A Better Way to Do Business in India: Scrap Discriminatory Policies and Engage on Constructive Solutions
By Christopher Moore, Senior Director for International Business Policy at the National Association of Manufacturers
How can India grow its emerging electronics equipment and ICT manufacturing sector? Not with a costly and discriminatory Preferential Market Access (PMA) policy. That’s what Stephen Ezell concludes in a paper released by the Information Technology and Innovation Foundation.
India’s PMA policy mandates local content requirements for as much as much as 30 percent of India’s $20 billion ICT market. By the end of next year, a quarter of the value of mobile phones and computer tablets, desktops, printers, keyboards, servers, memory cards and network equipment must be added in India. That share will rise to 45 percent in 2015 and to 80 percent by 2020.
PMA would block U.S. exporters from a large segment of India’s fast growing ICT market. India boasts the world’s second largest telecommunications network, with a subscriber base that has ballooned from less than 40 million in 2001 to nearly 850 million in 2011. Even without trade distorting preferences, the value of India’s ICT equipment production more than doubled between 2004 and 2009.
But, as Ezell points out, PMA is just as bad for India. Beyond the damage to U.S. and other overseas suppliers, the policy would “impose costs on India’s economy and citizens” without delivering production growth, increased security or better products or services. Overseas investors are already fleeing the sector. FDI in India’s telecommunications sector fell from $2 billion in the period from April 2011-March 2012 to just $300 million from April 2012-March 2013.

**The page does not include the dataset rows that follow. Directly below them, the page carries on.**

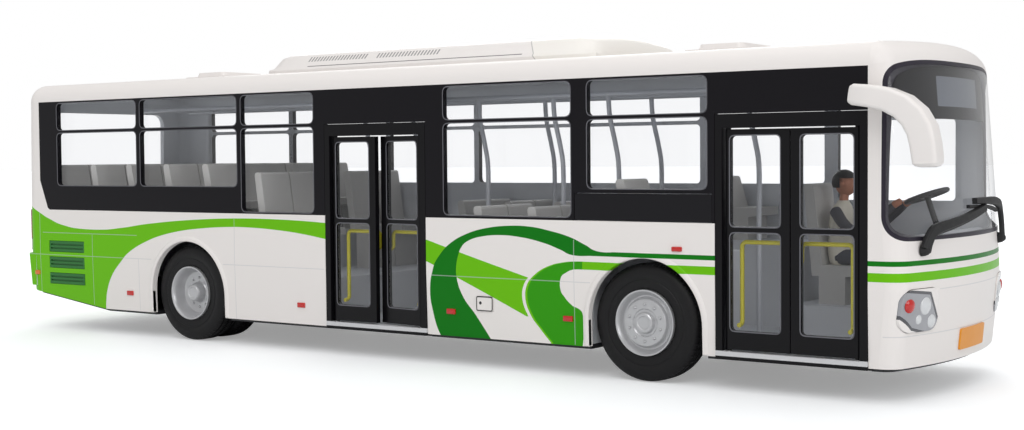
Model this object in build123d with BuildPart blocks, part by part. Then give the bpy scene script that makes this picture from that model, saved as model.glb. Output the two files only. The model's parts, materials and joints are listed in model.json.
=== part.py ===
from build123d import *
import os

os.makedirs("parts", exist_ok=True)

# Display model of a low-floor city bus at about 1:43, in millimetres.
# X points forward, Y to the vehicle's left and Z up. The origin is on the
# ground, under the middle of the overall box.

# Body casting
rear_x = -131.85
body_length = 259.4
front_x = rear_x + body_length
body_width = 58.6
side_y = body_width / 2
wall = 1.4
inner_y = side_y - wall
skirt_z = 6.6
roof_z = 67.9
roof_crown = 0.9
roof_edge_radius = 4.5
corner_radius = 4.0
front_bow = 4.6
rear_bow = 1.2
beyond = 12.0
fit = 0.1

# Levels of the body's form, from the skirt up: height, how far the nose and
# the tail stand back, and how far each side leans in.
form_levels = [
    (skirt_z, 1.4, 2.2, 0.4),
    (21.0, 0.0, 0.9, 0.0),
    (32.0, 0.5, 0.9, 0.0),
    (roof_z + 1.0, 3.4, 1.6, 0.0),
]
tail_sweep_rise = 4.6
bumper_proud = 0.9
rear_bumper_top = 20.7

# Wheels
front_overhang = 59.1
wheelbase = 134.1
front_axle_x = front_x - front_overhang
rear_axle_x = front_axle_x - wheelbase
rear_overhang = rear_axle_x - rear_x
tyre_radius = 12.2
tyre_width = 6.9
rim_radius = 6.9
tyre_inset = 1.6
axle_z = tyre_radius
arch_radius = 13.3
arch_offset = 0.6
twin_gap = 0.9
axle_rod_radius = 1.5
stub_radius = 1.2
running_gap = 0.06

# Places along the rear overhang, as drawn at its full 66.2 mm
overhang_stretch = rear_overhang / 66.2
tail_sweep_x = rear_x + 34.6 * overhang_stretch
bumper_reach = 6.0 * overhang_stretch

# Windows
band_z = 32.9
band_top = 62.5
vent_bar_z = 53.8
vent_bar_height = 0.9
window_top = 61.9
pane_corner = 1.0
pillar = 1.6
wide_pillar = 4.1
glass_thickness = 0.9

# Doors
front_door_end = front_x - 10.8
front_door_width = 31.5
front_door_start = front_door_end - front_door_width
mid_door_start = rear_axle_x + 48.1
mid_door_width = 30.4
mid_door_end = mid_door_start + mid_door_width
door_header_z = 54.4
door_post = 1.6
door_frame_depth = 2.3
door_sill_z = 6.1
sill_height = 1.7
leaf_bottom_z = 8.2
leaf_top_z = 51.3
leaf_thickness = 1.3
leaf_gap = 0.25
leaf_rail_z = 31.7

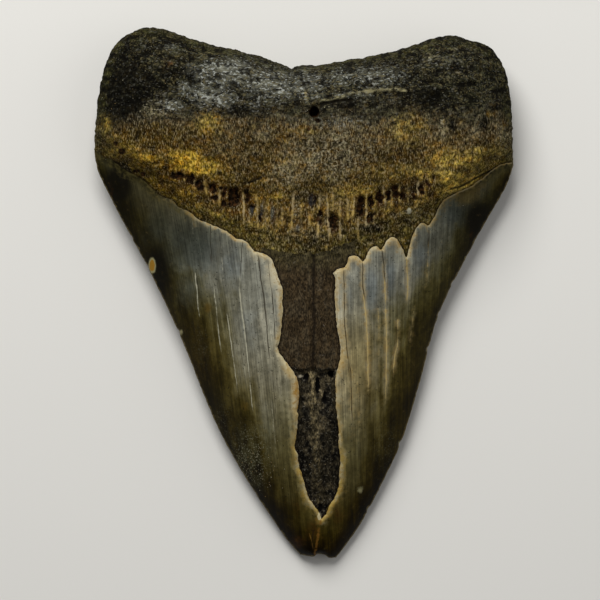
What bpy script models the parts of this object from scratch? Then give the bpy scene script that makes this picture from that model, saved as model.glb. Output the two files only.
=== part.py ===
"""Fossil megalodon tooth, one solid, lying on its labial face with the lingual face up.

X runs across the tooth, +Y points to the root and +Z out of the lingual face. The origin is on the
resting plane, under the middle of the outline. All sizes below are in millimetres.
"""

import bpy
import numpy as np
from mathutils import Vector, kdtree, noise
from mathutils.geometry import delaunay_2d_cdt

MM = 0.001

# The outline, in five smooth runs that meet at corners, seen from the lingual side
ROOT_LEFT_LOBE = [
    (-49.4, 33.8), (-49.1, 39.7), (-48.5, 45.6), (-47.3, 52.0), (-45.0, 57.5), (-41.0, 61.2),
    (-36.3, 62.6), (-31.1, 61.5), (-23.1, 58.9), (-15.1, 57.1), (-8.0, 55.0), (-2.8, 52.8),
]
ROOT_RIGHT_LOBE = [
    (-2.8, 52.8), (-1.4, 53.6), (3.3, 53.7), (10.9, 55.0), (19.4, 56.6), (25.5, 58.3),
    (31.0, 60.2), (35.0, 60.6), (39.5, 59.4), (43.5, 57.9), (46.6, 54.4), (48.4, 48.0),
    (49.1, 41.4), (49.4, 30.0),
]
CUTTING_EDGE_RIGHT = [
    (49.4, 30.0), (47.5, 24.8), (43.2, 17.3), (38.0, 7.8), (33.3, -1.6), (30.5, -9.1),
    (28.4, -17.2), (26.2, -25.2), (23.2, -34.6), (18.9, -44.1), (14.0, -53.5), (9.7, -59.9),
    (7.6, -62.5),
]
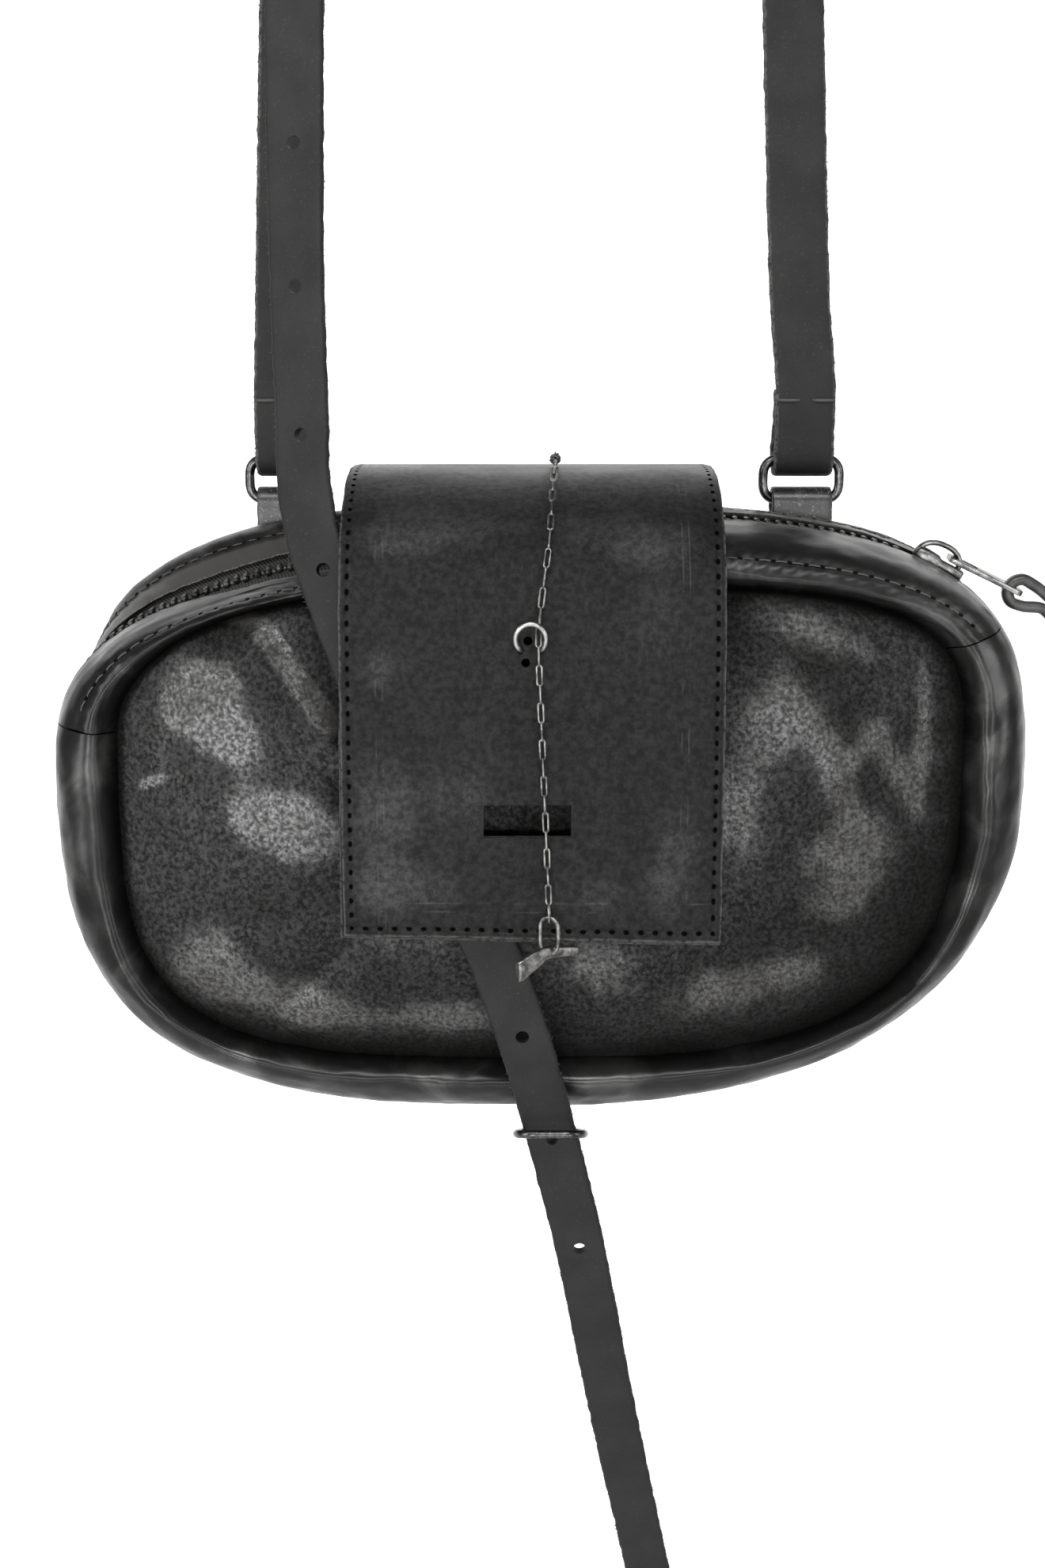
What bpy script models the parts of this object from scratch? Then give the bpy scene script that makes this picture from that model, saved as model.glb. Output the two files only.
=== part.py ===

Ezell calls on the Indian government to repeal PMA and replace it with measures that can truly drive manufacturing growth and competitiveness. Specifically, he urges India to invest in infrastructure, workforce training and scientific research. He recommends tax and investment incentives to lure overseas firms and an end to an inverted Indian tariff structure that makes it more costly to import component parts than finished equipment.
Manufacturers in the United States are eager to engage on these and other constructive solutions. We continue to seek meaningful dialogue. But to get there, India must end its destructive “talk to the hand” approach to bilateral trade and commercial concerns. The U.S.-India Trade Policy Forum has not met since 2010. No other relevant forum, such as the High Tech Cooperation Group, or the ICT working group has met since 2011.
Early next month, the Indian people will go to the polls to choose new leadership. Manufacturers look forward to working closely with India’s next government. Together, we can find a better way of doing business.